Viele Jahre Datenauswertung liegen vor den Wissenschaftlern
Die Datenauswertung wird Jahre dauern. Viele Klima- und Wettermodelle – auch für unsere mittleren Breiten – können damit genauer werden. Denn die Arktis beeinflusst, obwohl sie weit weg ist, ganz direkt unser Wetter auch in Mitteldeutschland, sagt Troposphärenforscher Andreas Macke. "Das sind eben die großen Wettersysteme, die bringen immer warme Luft in die Arktis und bringen kühle Luft zurück aus der Arktis zu uns. So entsteht unser Wetter. Und wenn sich dieses Wechselspiel verändert, dann verändert das auch unser Wetter. Und wir vermuten, das ist aber auch noch nicht bewiesen, dass eine arktische Erwärmung dazu führt, dass auch in den mittleren Breiten die Häufigkeit von Extremereignissen wie Dürren oder Regenperioden zunehmen wird."

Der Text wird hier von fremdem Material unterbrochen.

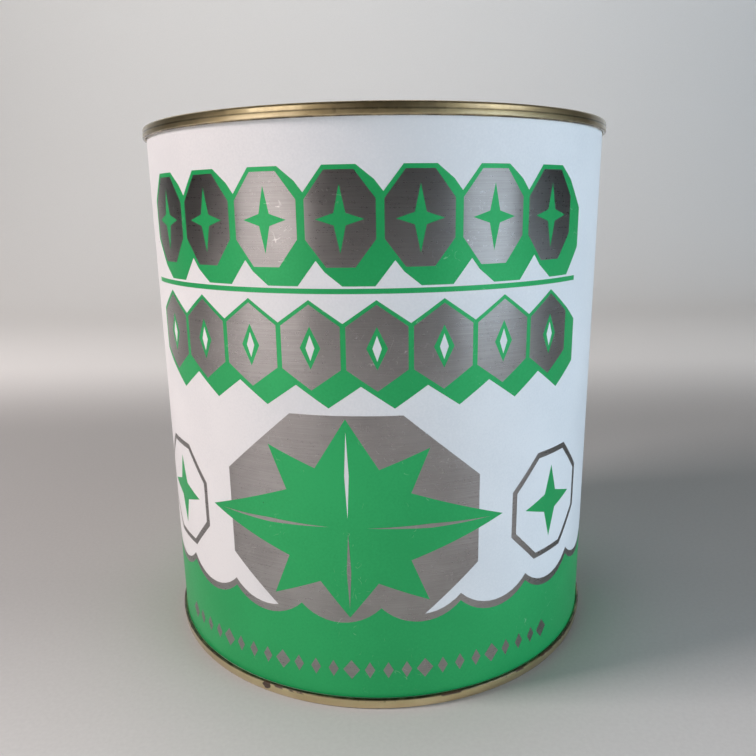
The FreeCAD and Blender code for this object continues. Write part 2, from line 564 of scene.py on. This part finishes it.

Die Datenmenge, die die MOSAiC-Expedition geliefert hat, wird zunächst in den vielen internationalen Instituten und Forschungseinrichtungen gesichtet. Wenn alles einigermaßen geordnet ist, soll auch die breite Öffentlichkeit Zugriff bekommen, sagt Andreas Macke. "Nach etwa einem Jahr kommen die Daten auch in Datenbanken, die dann international für alle Wissenschaftler und für alle Interessierten zugänglich sind."
Die MOSAiC-Expedition will so helfen, dass die Menschheit weltweit die globale Klimaentwicklung besser versteht. Am Montag ist aber erstmal Feiern angesagt. Das Forschungsschiff Polarstern wird in Bremerhaven mit einem Schiffscorso empfangen.